O tempo do ditador Franco finalmente acabou
Só agora, 44 anos após sua morte, Francisco Franco, líder de longa data da Espanha, está finalmente recebendo o reconhecimento nacional que merece: como general responsável pelo primeiro ataque aéreo intencional contra civis, em Guernica (com a ajuda da Luftwaffe de seu amigo Adolf Hitler), durante a brutal e sangrenta guerra civil de 1936-1939.
Como um carrasco que mandou sistematicamente executar centenas de milhares de seus opositores, no que o conceituado historiador Paul Preston denominou "o Holocausto espanhol". Como um ditador que esmagou a democracia no país durante os 36 anos de seu regime.
A exumação de Franco era mais do que urgente, num país que nunca fechou contas publicamente com seu passado autoritário. Francamente, é vergonhoso que tenha sido necessário tanto tempo para remover os restos mortais do tirano do mausoléu encimado por uma gigantesca cruz, no Vale dos Caídos, dominando as colinas das cercanias de Madri.
Construído pelo desejo de Franco, em grande parte por trabalhadores forçados, para supostamente honrar os tombados durante a guerra civil, há muito o sítio se transformou em local de reunião para apoiadores do fascismo e da extrema direita. Não se trata, em absoluto, do local de reconciliação nacional que Franco alegara que seria, e que hoje em dia alguns políticos conservadores ainda afirmam ser.
O mausoléu tem sido apenas um doloroso insulto para os espanhóis cujos familiares (incluindo alguns dos meus) foram perseguidos por pensar diferente, falar livremente e combater as forças nacional-católicas de Franco, respaldadas pelo partido fascista espanhol. Em muitos casos, esses opositores foram sumariamente fuzilados e despejados em valas comuns, anônimos.
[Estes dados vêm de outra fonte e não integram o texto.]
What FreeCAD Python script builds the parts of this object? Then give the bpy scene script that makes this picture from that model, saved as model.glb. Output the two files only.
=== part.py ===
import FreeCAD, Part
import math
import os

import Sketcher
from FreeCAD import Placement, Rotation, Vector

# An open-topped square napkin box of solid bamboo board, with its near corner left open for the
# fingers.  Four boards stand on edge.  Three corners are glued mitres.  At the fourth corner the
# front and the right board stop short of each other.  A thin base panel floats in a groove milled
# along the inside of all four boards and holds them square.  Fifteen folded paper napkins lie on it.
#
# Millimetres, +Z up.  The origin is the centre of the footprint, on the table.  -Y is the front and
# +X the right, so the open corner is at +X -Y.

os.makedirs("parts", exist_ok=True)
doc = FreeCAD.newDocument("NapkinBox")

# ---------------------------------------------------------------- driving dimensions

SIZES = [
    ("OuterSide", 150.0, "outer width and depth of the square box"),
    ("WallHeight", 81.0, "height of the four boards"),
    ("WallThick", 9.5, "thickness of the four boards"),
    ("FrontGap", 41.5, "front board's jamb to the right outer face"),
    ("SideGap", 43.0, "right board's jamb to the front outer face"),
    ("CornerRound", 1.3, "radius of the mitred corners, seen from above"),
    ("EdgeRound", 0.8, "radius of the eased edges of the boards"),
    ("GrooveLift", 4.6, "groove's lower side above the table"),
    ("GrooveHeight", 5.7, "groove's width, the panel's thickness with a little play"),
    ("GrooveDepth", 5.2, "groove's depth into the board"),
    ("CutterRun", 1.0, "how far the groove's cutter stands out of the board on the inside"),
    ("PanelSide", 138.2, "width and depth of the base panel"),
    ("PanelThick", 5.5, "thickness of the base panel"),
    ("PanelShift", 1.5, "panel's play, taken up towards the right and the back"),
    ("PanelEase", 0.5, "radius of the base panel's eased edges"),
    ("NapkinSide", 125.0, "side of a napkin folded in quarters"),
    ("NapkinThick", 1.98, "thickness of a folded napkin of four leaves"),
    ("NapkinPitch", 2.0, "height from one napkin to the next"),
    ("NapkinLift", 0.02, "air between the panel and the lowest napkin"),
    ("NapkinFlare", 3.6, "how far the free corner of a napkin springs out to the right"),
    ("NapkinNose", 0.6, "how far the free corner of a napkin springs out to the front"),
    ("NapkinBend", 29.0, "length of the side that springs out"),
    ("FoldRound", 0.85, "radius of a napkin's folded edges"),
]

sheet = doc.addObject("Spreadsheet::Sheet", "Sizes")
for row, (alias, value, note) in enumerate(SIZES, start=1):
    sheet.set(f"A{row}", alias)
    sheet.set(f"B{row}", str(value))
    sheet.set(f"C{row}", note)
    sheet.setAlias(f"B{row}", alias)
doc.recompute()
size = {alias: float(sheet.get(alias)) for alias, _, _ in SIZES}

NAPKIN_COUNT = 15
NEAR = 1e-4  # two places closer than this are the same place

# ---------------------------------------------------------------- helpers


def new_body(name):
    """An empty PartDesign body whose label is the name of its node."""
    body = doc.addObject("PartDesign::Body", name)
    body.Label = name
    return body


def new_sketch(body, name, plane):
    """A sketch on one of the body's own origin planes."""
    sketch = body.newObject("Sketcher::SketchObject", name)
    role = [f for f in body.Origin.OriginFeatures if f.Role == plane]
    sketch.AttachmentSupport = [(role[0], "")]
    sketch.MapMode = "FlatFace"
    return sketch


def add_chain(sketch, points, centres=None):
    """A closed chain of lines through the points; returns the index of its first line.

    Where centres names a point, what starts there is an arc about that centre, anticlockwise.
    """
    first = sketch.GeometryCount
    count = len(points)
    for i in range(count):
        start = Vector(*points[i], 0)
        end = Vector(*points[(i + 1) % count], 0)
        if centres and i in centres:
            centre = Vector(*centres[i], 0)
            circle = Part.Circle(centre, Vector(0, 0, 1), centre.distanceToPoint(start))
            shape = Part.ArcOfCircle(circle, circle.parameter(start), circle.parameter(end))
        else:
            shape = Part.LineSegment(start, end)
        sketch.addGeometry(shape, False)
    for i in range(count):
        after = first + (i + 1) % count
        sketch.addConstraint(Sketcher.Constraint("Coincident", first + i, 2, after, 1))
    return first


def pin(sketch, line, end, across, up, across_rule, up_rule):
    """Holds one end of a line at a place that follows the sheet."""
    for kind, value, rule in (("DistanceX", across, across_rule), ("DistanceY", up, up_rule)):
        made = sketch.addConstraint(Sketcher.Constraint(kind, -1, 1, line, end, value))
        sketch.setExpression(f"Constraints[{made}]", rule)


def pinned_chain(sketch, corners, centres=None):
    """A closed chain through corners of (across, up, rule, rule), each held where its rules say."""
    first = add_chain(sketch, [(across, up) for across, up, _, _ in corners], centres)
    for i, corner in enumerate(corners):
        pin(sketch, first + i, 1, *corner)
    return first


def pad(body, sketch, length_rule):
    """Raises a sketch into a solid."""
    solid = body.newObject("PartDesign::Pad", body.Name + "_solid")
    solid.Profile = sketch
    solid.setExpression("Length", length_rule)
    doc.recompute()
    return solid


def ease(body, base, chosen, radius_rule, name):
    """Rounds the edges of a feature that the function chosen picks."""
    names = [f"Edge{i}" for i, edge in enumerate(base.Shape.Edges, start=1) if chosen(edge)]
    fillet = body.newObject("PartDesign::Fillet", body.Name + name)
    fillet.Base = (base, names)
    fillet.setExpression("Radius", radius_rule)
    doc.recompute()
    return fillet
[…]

Dezenas de milhares deles foram posteriormente desenterrados e sepultados no monumento.
No entanto, a exumação do ditador tem sido altamente controversa. Uma sondagem conduzida pelo jornal espanhol El Mundo constatou que um terço dos cidadãos se opunha ao traslado dos restos mortais. Os descendentes de Franco tentaram repetidamente sustar a remoção nos tribunais; e políticos conservadores afirmam que desenterrar o passado abrirá novas feridas.
Esse argumento é um legado da transição democrática na Espanha, após a morte de Franco, em 1975: seus adeptos e opositores acordaram sobre o assim chamado Pacto do Esquecimento, que incluía a anistia política geral para os autores de crimes em massa. Era uma tentativa de olhar adiante, para o futuro.
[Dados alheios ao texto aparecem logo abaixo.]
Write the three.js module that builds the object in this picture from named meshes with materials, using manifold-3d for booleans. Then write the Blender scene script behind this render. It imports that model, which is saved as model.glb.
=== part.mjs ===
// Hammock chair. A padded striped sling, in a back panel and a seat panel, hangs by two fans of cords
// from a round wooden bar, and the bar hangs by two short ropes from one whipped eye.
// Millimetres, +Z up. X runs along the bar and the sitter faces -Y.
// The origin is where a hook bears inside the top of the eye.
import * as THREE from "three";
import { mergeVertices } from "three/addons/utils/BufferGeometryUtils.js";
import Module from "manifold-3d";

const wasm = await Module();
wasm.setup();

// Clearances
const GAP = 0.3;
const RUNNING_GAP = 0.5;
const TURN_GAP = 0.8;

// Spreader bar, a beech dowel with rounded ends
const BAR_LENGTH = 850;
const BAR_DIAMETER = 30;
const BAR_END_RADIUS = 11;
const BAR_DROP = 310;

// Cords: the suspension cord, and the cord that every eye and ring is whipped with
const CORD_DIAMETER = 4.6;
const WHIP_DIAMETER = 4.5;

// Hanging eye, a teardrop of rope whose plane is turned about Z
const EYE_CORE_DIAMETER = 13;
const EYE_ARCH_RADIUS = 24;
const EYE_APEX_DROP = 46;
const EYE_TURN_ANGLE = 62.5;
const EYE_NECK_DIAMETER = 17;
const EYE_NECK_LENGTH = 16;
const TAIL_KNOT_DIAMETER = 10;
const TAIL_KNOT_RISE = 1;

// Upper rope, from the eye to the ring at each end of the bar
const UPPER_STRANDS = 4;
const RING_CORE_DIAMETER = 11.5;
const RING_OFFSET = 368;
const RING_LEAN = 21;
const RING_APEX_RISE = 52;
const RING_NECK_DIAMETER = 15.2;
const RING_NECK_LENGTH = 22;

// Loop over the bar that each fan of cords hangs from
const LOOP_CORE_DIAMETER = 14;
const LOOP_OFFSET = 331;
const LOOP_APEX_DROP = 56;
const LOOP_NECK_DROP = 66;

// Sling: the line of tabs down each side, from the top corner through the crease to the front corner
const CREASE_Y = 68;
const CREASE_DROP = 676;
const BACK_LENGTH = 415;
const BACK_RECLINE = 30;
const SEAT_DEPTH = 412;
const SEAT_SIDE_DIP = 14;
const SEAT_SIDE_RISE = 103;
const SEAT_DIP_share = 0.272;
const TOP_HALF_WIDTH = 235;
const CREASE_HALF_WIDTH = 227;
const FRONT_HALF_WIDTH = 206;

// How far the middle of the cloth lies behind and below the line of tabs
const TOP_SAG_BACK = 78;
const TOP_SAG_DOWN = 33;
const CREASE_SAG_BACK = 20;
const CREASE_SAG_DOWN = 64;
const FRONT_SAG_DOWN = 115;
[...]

Enquanto a transição do país para a democracia foi louvada por todo o mundo, o resultado de longo prazo do pacto foi entrincheirar uma profunda divisão social que tornou aceitável a simpatia autoritária. Há tempo demasiado, a Espanha tem sido um lugar onde o feixe de flechas da Falange ainda é visto em fachadas.
Um país onde cidadãos não se acanham de içar em suas varandas a bandeira nacional franquista; onde ruas são batizadas Calle del Generalisimo; e onde existe uma fundação para honrar sua memória e supostas conquistas. Tal aceitação pública de demonstrações autoritárias é inimaginável na Alemanha, mas na sociedade espanhola jamais houve consenso real sobre a condenação da ditadura franquista.
Embora um governo socialista anterior tenha aprovado em 2007 uma medida reconhecendo oficialmente as vítimas de Franco e condenando sua ditadura, o mausoléu do Vale dos Caídos é o maior símbolo da Espanha de – no melhor dos casos – ambivalência em relação ao regime não democrático, e – no pior – de adoração de um ditador.
A exumação de Francisco Franco é mais do que abrir sua sepultura e transferir os restos para um local discreto e privado: ela encerra um capítulo da glorificação dele e marca um ponto de virada na memória histórica nacional da Espanha.
Claro que a iniciativa não converterá adeptos de ditadores em democratas, da noite para o dia. Prova disso são os protestos planejados – e em seguida proibidos – para durante o processo de remoção. Porém a exumação finalmente coloca a Espanha num ponto em que ela rejeita o legado franquista oficialmente, inteiramente, alterando de forma fundamental o quadro histórico do país e fornecendo um ponto de partida para as divisões sociais começarem a sarar.
Não será um processo bonito – criar consenso histórico em sombrias eras de divisionismo nunca é. Mas é um processo necessário, um de que a Espanha precisa há muito. Finalmente acabou o tempo de Franco.